U.S. Pat. No. 6,143,033 discloses “an allogenic intervertebral implant for use when surgical fusion of vertebral bodies is indicated. The implant comprises an annular plug conforming in size and shape with the end plates of adjacent vertebrae and has a plurality of teeth positioned on the top and bottom surfaces for interlocking with the adjacent vertebrae. The teeth preferably have a pyramid shape or a saw-tooth shape.” The teeth 105 of a prior art implant are shown in FIG. 1.
U.S. Pat. No. 6,986,788 discloses “an allogenic intervertebral implant for use when surgical fusion of vertebral bodies is indicated. The implant comprises a piece of allogenic bone conforming in size and shape with a portion of an end plates of the vertebrae and has a wedge-shaped profile with a plurality of teeth located on top and bottom surfaces.” The teeth 205 of the implant 200 have a pyramidal shape, as shown in FIG. 2.
However, the implants are not sufficiently effective at preventing expulsion of the implant. The surfaces of the implants, whether pyramidal 205 or saw tooth 105, do not effectively provide implant stability.

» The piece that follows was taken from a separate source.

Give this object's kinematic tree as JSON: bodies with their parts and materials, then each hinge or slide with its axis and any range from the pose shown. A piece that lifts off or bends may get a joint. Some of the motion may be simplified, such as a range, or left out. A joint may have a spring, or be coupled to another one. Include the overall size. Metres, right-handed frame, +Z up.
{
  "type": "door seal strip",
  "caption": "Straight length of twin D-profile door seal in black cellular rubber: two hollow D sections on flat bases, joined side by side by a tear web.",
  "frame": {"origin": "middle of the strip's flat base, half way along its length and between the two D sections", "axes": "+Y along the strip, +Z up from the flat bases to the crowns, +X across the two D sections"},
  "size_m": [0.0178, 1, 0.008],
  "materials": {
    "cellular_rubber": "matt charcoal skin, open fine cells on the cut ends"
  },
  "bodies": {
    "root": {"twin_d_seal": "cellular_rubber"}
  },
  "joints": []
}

In the light of the abovementioned disadvantages, there is a need for improved methods and systems that can provide effective, efficient and fast intervertebral fusion device. Specifically, an intervertebral implantable device is needed that conforms to the endplates of the patient's adjacent vertebrae, maintains the normal disc spacing, and appropriate curvature of the spine. Further, an approach is needed that maximizes the probability of success of bone fusion, provides instant stability to the spine while fusion occurs, is easily implantable, and minimizes trauma to the patient and the possibility of surgical and post-surgical complications.